By: Dave Astor
One of the most memorable editorial cartoons of recent years was an October 2005 drawing in which Mike Luckovich marked the 2,000th American death in Iraq by hand-writing all their names in a big “WHY?”
Is Luckovich, who won a 2006 Pulitzer Prize partly because of that cartoon, planning a drawing to mark this past weekend’s tragic news that the 3,000th U.S. soldier has died?
It’s still possible, but by no means definite, that The Atlanta Journal-Constitution/Creators Syndicate cartoonist will reference the 3,000th death — perhaps in a drawing he’ll do today for publication tomorrow. Luckovich said he hadn’t already done such a cartoon partly because he was off for the holidays and partly because there has been so much other news, including Saddam Hussein’s execution.

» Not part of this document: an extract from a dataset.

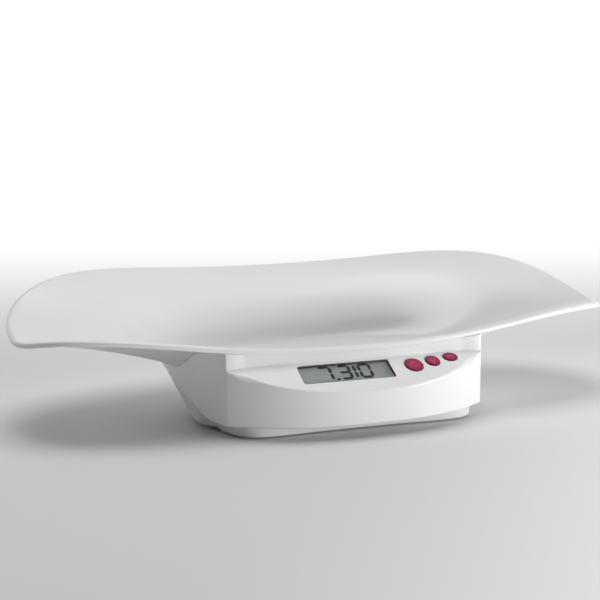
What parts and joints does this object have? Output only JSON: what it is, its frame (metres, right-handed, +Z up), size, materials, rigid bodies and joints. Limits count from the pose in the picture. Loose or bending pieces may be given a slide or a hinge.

“If I do a cartoon on the 3,000 deaths, it’ll be much more low-key than the October 2005 one,” added Luckovich, when contacted this morning by E&P.
The cartoonist didn’t yet know the exact approach he might take with a such a drawing, but he remains strongly opposed to the Iraq War.
“I’m still wondering why we’re there,” he said. “What’s the point, other than the execution of a bad dictator? The war has been going on for almost four years! It’s so sad, and it seems to me so unnecessary.”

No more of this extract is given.